- What you will do: Return the listing word for word, as given.

- Records supplied:
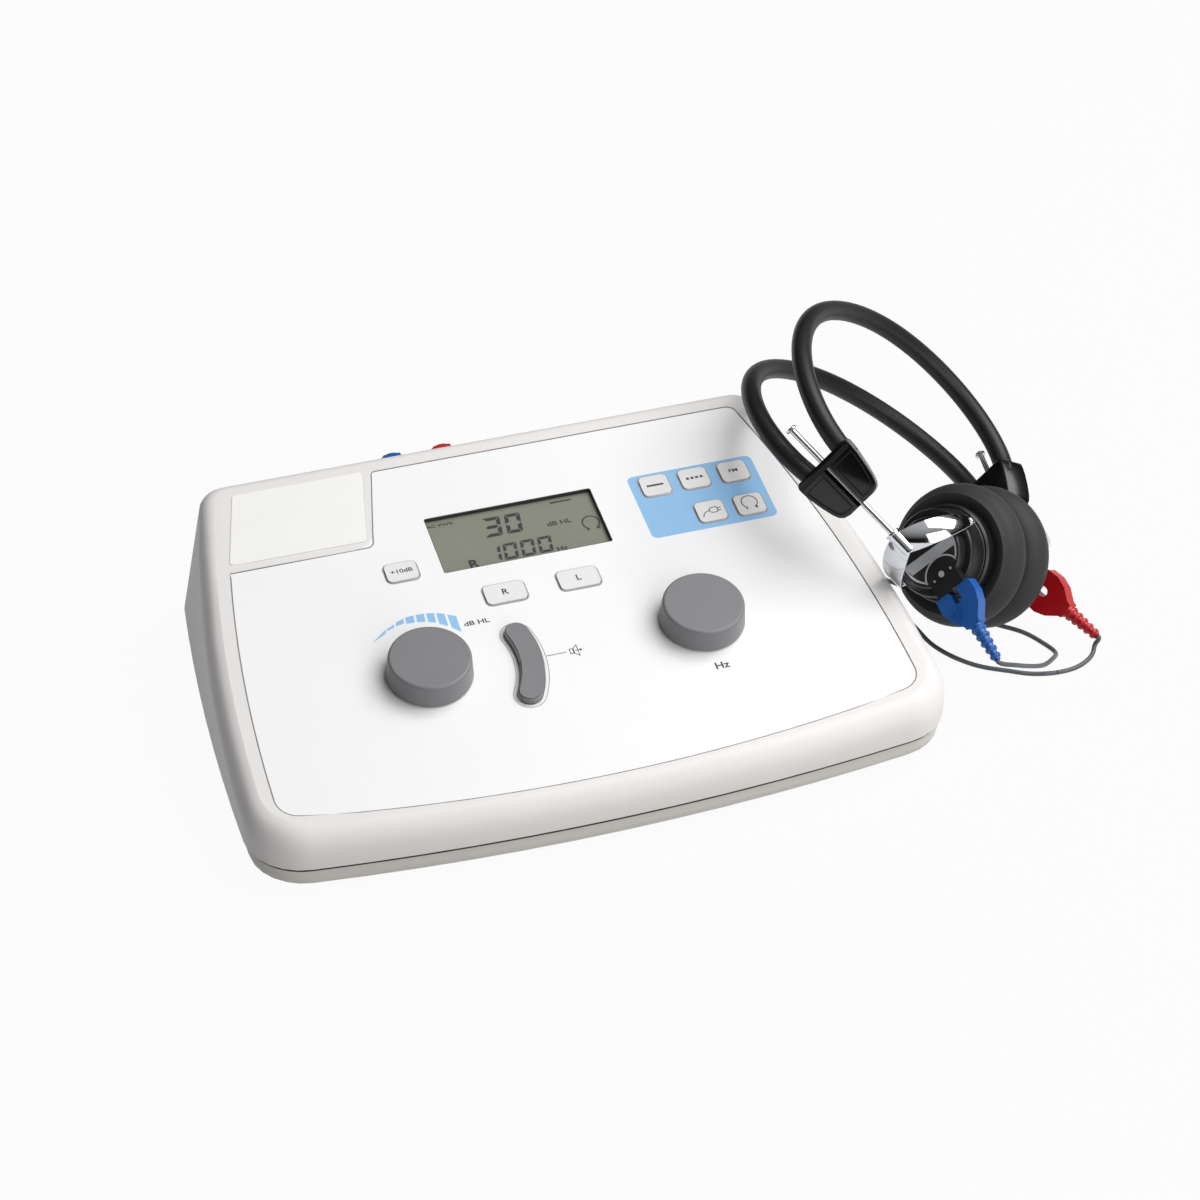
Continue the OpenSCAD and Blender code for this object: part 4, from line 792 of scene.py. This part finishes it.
figure_slant = 0.13
loops = []
for which, x, w in (("3", -16.2, 9.0), ("0", -4.9, 8.0)):
    loops += digit(which, x, 0.9, w, 12.9, figure_slant, 2.05)
for which, x in (("1", -19.4), ("0", -11.0), ("0", -2.2), ("0", 6.6)):
    loops += digit(which, x, -15.7, 7.0, 10.6, figure_slant, 1.65)
printed("display_figures", loops, glass_level, segment_ink)
steady_bar = [(21.2, 15.3), (32.2, 15.3), (32.2, 16.3), (21.2, 16.3)]
printed("display_tone_bar", [steady_bar], glass_level, segment_ink)
lettering("display_ear_letter", "R", -26.8, -14.4, 4.9, glass_level, segment_ink, "unit", 1.1, 0.06)
for name, text, x, y, height, wide in (
        ("display_level_unit", "dB HL", 21.8, 2.0, 2.7, 1.25),
        ("display_frequency_unit", "Hz", 18.0, -15.2, 2.9, 1.15),
        ("display_power_words", "AC PWR", -35.4, 14.9, 1.7, 1.45)):
    lettering(name, text, x, y, height, glass_level, faint_ink, "unit", wide, 0.045)
# A black ring round the window's inner edge is painted shadow of the well's walls, so the window keeps a
# dark edge at its back and right.
well_shadow_rings = [rounded_box(0, 0, 85.6, 37.7, 0.6), rounded_box(0, 0, 84.9, 37.0, 0.5)]
printed("display_well_painted_shadow", well_shadow_rings, glass_level, module_dark, thick=2.2)


def head_arc(x, y, r, width):
    """A headphones sign: an open ring with two pads at its foot."""
    turns = [math.radians(a) for a in range(-50, 231, 14)]
    arc = [(x + r * math.cos(a), y + r * math.sin(a) * 1.05) for a in turns]
    pads = []
    for s in (-1, 1):
        px, py = x + s * r * 0.62, y - r * 0.98
        pads.append([(px - s * 0.9 * width - 0.1, py + 1.1), (px + s * 0.9 * width + 0.1, py + 0.7),
            (px + s * 0.9 * width + 0.2, py - 0.9), (px - s * 0.9 * width, py - 0.6)])
    return [outline_of(arc, width)] + pads


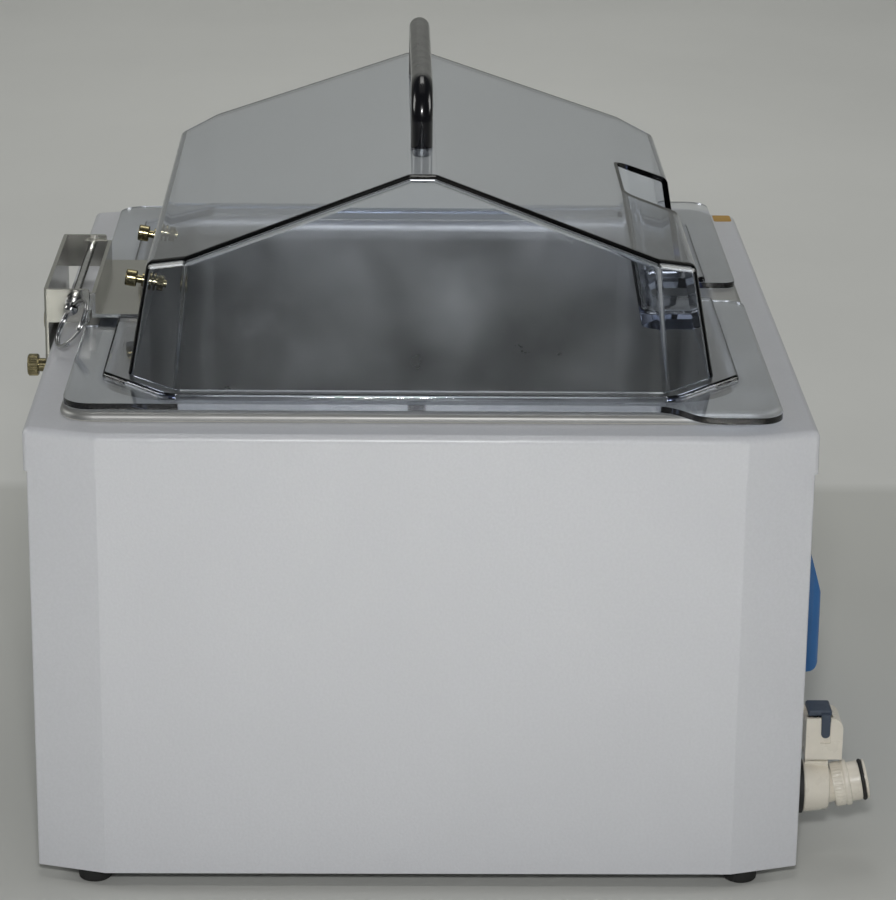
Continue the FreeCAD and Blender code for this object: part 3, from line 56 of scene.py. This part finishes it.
class Surface:
    """A material with one Principled shader, and short ways to add nodes to it."""

    def __init__(self, name, colour, roughness, metallic=0.0):
        self.material = bpy.data.materials.new(name)
        self.material.use_nodes = True
        self.tree = self.material.node_tree
        self.shader = self.tree.nodes["Principled BSDF"]
        self.shader.inputs["Base Color"].default_value = (*colour, 1)
        self.shader.inputs["Roughness"].default_value = roughness
        self.shader.inputs["Metallic"].default_value = metallic
        self.colour = colour
        self.place = self.add("ShaderNodeTexCoord").outputs["Object"]

    def add(self, kind, **values):
        node = self.tree.nodes.new(kind)
        for key, value in values.items():
            setattr(node, key, value)
        return node

    def link(self, source, target):
        self.tree.links.new(source, target)

    def put(self, socket, value):
        if isinstance(value, bpy.types.NodeSocket):
            self.link(value, socket)
        else:
            socket.default_value = value

    def stretched(self, scale):
        """Object coordinates, scaled by three numbers."""
        mapping = self.add("ShaderNodeMapping")
        mapping.inputs["Scale"].default_value = scale
        self.link(self.place, mapping.inputs["Vector"])
        return mapping.outputs["Vector"]

    def noise(self, scale, detail=4.0, roughness=0.55, stretch=(1, 1, 1), distortion=0.0):
        node = self.add("ShaderNodeTexNoise")
        self.link(self.stretched(stretch), node.inputs["Vector"])
        node.inputs["Scale"].default_value = scale
        node.inputs["Detail"].default_value = detail
        node.inputs["Roughness"].default_value = roughness
        node.inputs["Distortion"].default_value = distortion
        return node.outputs["Fac"]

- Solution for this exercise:
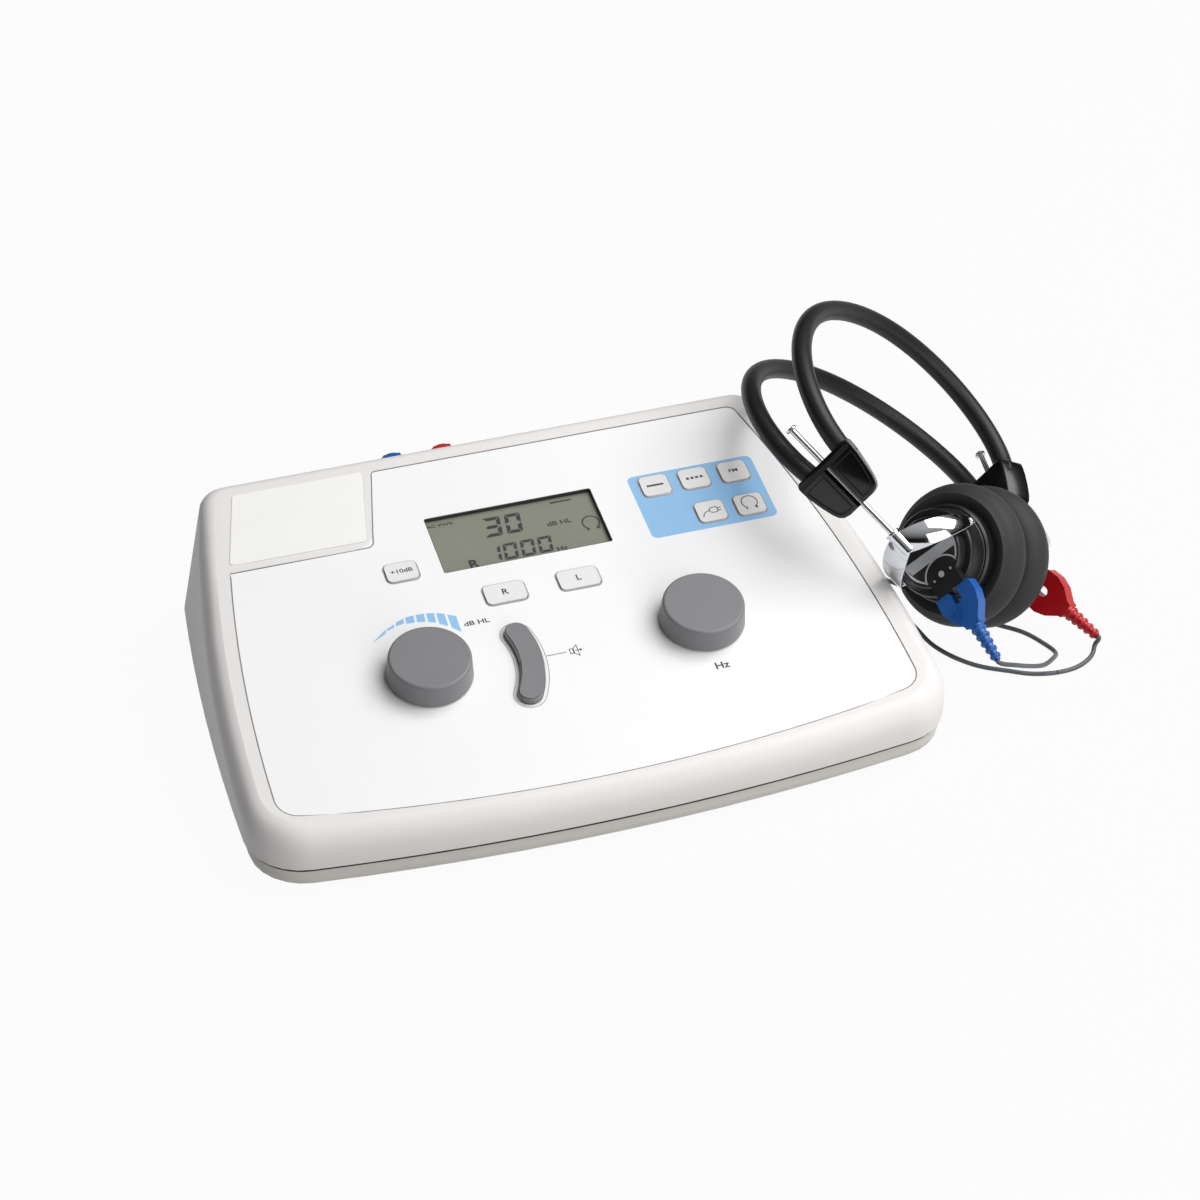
Continue the OpenSCAD and Blender code for this object: part 4, from line 792 of scene.py. This part finishes it.
figure_slant = 0.13
loops = []
for which, x, w in (("3", -16.2, 9.0), ("0", -4.9, 8.0)):
    loops += digit(which, x, 0.9, w, 12.9, figure_slant, 2.05)
for which, x in (("1", -19.4), ("0", -11.0), ("0", -2.2), ("0", 6.6)):
    loops += digit(which, x, -15.7, 7.0, 10.6, figure_slant, 1.65)
printed("display_figures", loops, glass_level, segment_ink)
steady_bar = [(21.2, 15.3), (32.2, 15.3), (32.2, 16.3), (21.2, 16.3)]
printed("display_tone_bar", [steady_bar], glass_level, segment_ink)
lettering("display_ear_letter", "R", -26.8, -14.4, 4.9, glass_level, segment_ink, "unit", 1.1, 0.06)
for name, text, x, y, height, wide in (
        ("display_level_unit", "dB HL", 21.8, 2.0, 2.7, 1.25),
        ("display_frequency_unit", "Hz", 18.0, -15.2, 2.9, 1.15),
        ("display_power_words", "AC PWR", -35.4, 14.9, 1.7, 1.45)):
    lettering(name, text, x, y, height, glass_level, faint_ink, "unit", wide, 0.045)
# A black ring round the window's inner edge is painted shadow of the well's walls, so the window keeps a
# dark edge at its back and right.
well_shadow_rings = [rounded_box(0, 0, 85.6, 37.7, 0.6), rounded_box(0, 0, 84.9, 37.0, 0.5)]
printed("display_well_painted_shadow", well_shadow_rings, glass_level, module_dark, thick=2.2)


def head_arc(x, y, r, width):
    """A headphones sign: an open ring with two pads at its foot."""
    turns = [math.radians(a) for a in range(-50, 231, 14)]
    arc = [(x + r * math.cos(a), y + r * math.sin(a) * 1.05) for a in turns]
    pads = []
    for s in (-1, 1):
        px, py = x + s * r * 0.62, y - r * 0.98
        pads.append([(px - s * 0.9 * width - 0.1, py + 1.1), (px + s * 0.9 * width + 0.1, py + 0.7),
            (px + s * 0.9 * width + 0.2, py - 0.9), (px - s * 0.9 * width, py - 0.6)])
    return [outline_of(arc, width)] + pads


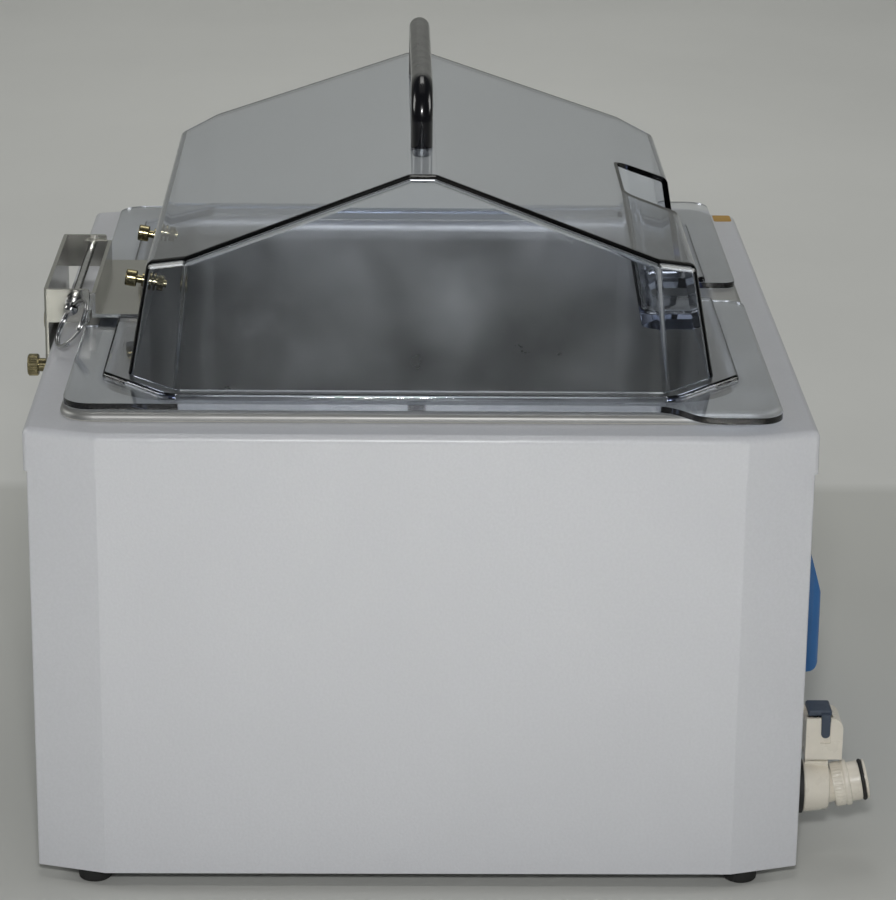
Continue the FreeCAD and Blender code for this object: part 3, from line 56 of scene.py. This part finishes it.
class Surface:
    """A material with one Principled shader, and short ways to add nodes to it."""

    def __init__(self, name, colour, roughness, metallic=0.0):
        self.material = bpy.data.materials.new(name)
        self.material.use_nodes = True
        self.tree = self.material.node_tree
        self.shader = self.tree.nodes["Principled BSDF"]
        self.shader.inputs["Base Color"].default_value = (*colour, 1)
        self.shader.inputs["Roughness"].default_value = roughness
        self.shader.inputs["Metallic"].default_value = metallic
        self.colour = colour
        self.place = self.add("ShaderNodeTexCoord").outputs["Object"]

    def add(self, kind, **values):
        node = self.tree.nodes.new(kind)
        for key, value in values.items():
            setattr(node, key, value)
        return node

    def link(self, source, target):
        self.tree.links.new(source, target)

    def put(self, socket, value):
        if isinstance(value, bpy.types.NodeSocket):
            self.link(value, socket)
        else:
            socket.default_value = value

    def stretched(self, scale):
        """Object coordinates, scaled by three numbers."""
        mapping = self.add("ShaderNodeMapping")
        mapping.inputs["Scale"].default_value = scale
        self.link(self.place, mapping.inputs["Vector"])
        return mapping.outputs["Vector"]

    def noise(self, scale, detail=4.0, roughness=0.55, stretch=(1, 1, 1), distortion=0.0):
        node = self.add("ShaderNodeTexNoise")
        self.link(self.stretched(stretch), node.inputs["Vector"])
        node.inputs["Scale"].default_value = scale
        node.inputs["Detail"].default_value = detail
        node.inputs["Roughness"].default_value = roughness
        node.inputs["Distortion"].default_value = distortion
        return node.outputs["Fac"]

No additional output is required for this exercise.